The longer term USDCAD technicals are unchanged from yesterday.  They are bullish  with the move above 1.3610 reverting to support. However, Bollinger band and RSI studies suggest  USDCAD is approaching extreme overbought levels which suggests prices may need to consolidate in a 1.3610-1.3750 range.

For today, USDCAD support is at 1.3640 and 1.3610.  Resistance is at 1.3690 and 1.3730.
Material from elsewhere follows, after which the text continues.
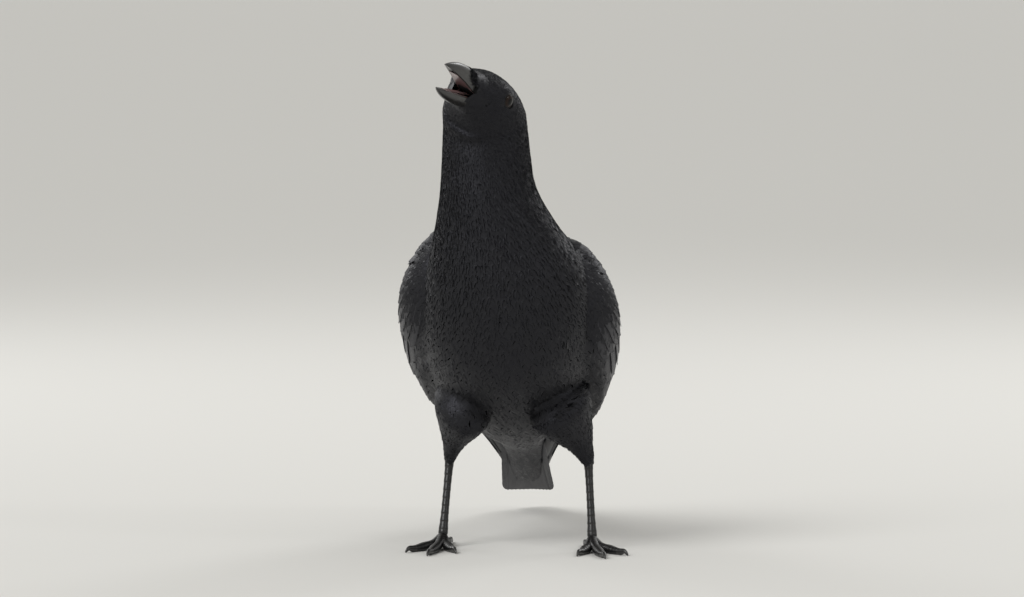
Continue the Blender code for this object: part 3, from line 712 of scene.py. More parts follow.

Today’s Range 1.3640-1.3740

Chart: USDCAD daily

Source: Investing.com

Google Search Reveals Google May Be Broken Up

The US Department of Justice (DOJ) googled “companies with monopolies” and Alphabet topped the list. The DOJ claims that Google Ad Manager has 90% of the US publish ad market, and a judge has already ruled Google violated antitrust laws. When the DOJ ordered Standard Oil to break up in 1911, it spawned 34 companies. Get ready for “Gaggle, Giggle, and Gobble” in the search engine field.

Bond Traders Recalibrate

Last week’s surprisingly strong nonfarm payrolls data meant that the Fed wasn’t the only one recalibrating rates. Bond traders appear to have decided that US rates are not going to fall nearly as fast or as far as previously anticipated. Furthermore, the strength of the employment market, if supported by a strong weekly jobless claims report tomorrow, implies that consumers may revive inflation.

FOMC Minutes

The Fed cut rates by 50 bps on September 18. What else can the minutes reveal? Not much. The report has already gone mouldy as a series of Fed speakers since then have not only justified the cut, but also provided insight into the next moves, which will be 25 bps at most.

EURUSD

EURUSD is adrift in a 1.0951-1.0982 range, with the lack of data sidelining traders. No one cared that Germany’s trade surplus surged to €22.5 billion from €16.8 billion.

GBPUSD

GBPUSD traded sideways in a 1.3056-1.3106 range. The US and UK economic calendars are devoid of actionable data, and even this afternoon’s FOMC minutes release is unlikely to spark much interest ahead of Thursday’s US inflation and weekly jobless claims data, and Friday’s UK data dump.

USDJPY

USDJPY traded firmly in a 148.01-148.74 range with prices at 148.66 in NY. The steady-to-firm US 10-year Treasury yield at 4.02% contrasts with speculation that the BoJ will not raise interest rates in 2024, and even a January hike is open to debate. The daily chart suggests that there is not much resistance between 149.70 and 153.70. Japan’s new Prime Minister called a snap election for October 27.

AUDUSD and NZDUSD

AUDUSD traded choppily but with a bit of a bid in a 0.6723-0.6762 range. Prices were underpinned by AUDNZD demand after the RBNZ cut rates and news of a potential Chinese fiscal stimulus announcement on Saturday. Australian consumer inflation expectations data is due tomorrow.

NZDUSD got spanked, falling from 0.6144 to 0.6076 after the RBNZ cut its OCR rate by 50 bps to 4.75. The rate cut was expected, but the forward guidance was on the dovish side, which to some analysts meant another 50 bp rate cut is possible at the November 26 meeting.

USDMXN

USDMXN is awaiting fresh direction in a 19.3272-19.4010 range. That will come from Mexican inflation data today (forecast 4.62%, August 4.99%) and the US CPI data on Thursday. For now, the October 4 uptrend is converging on the October 1 downtrend (4-hour chart). A break above 19.4100 targets 19.5700, while a break below 19.27 puts 19.1100 in play.

Source: Investing.com

China Snapshot

PBoC fix:  7.0568  (prev. 7.0709)

Shanghai Shenzhen CSI 300 fell 7.04% to 3955.98

Chinese investors are disappointed that Xi Jinping didn’t follow-up the monetary stimulus with jumbo fiscal stimulus and took their frustrations out on stocks.  The Finance Ministry got the message and is holding a press briefing on fiscal policy and economic development on October 12.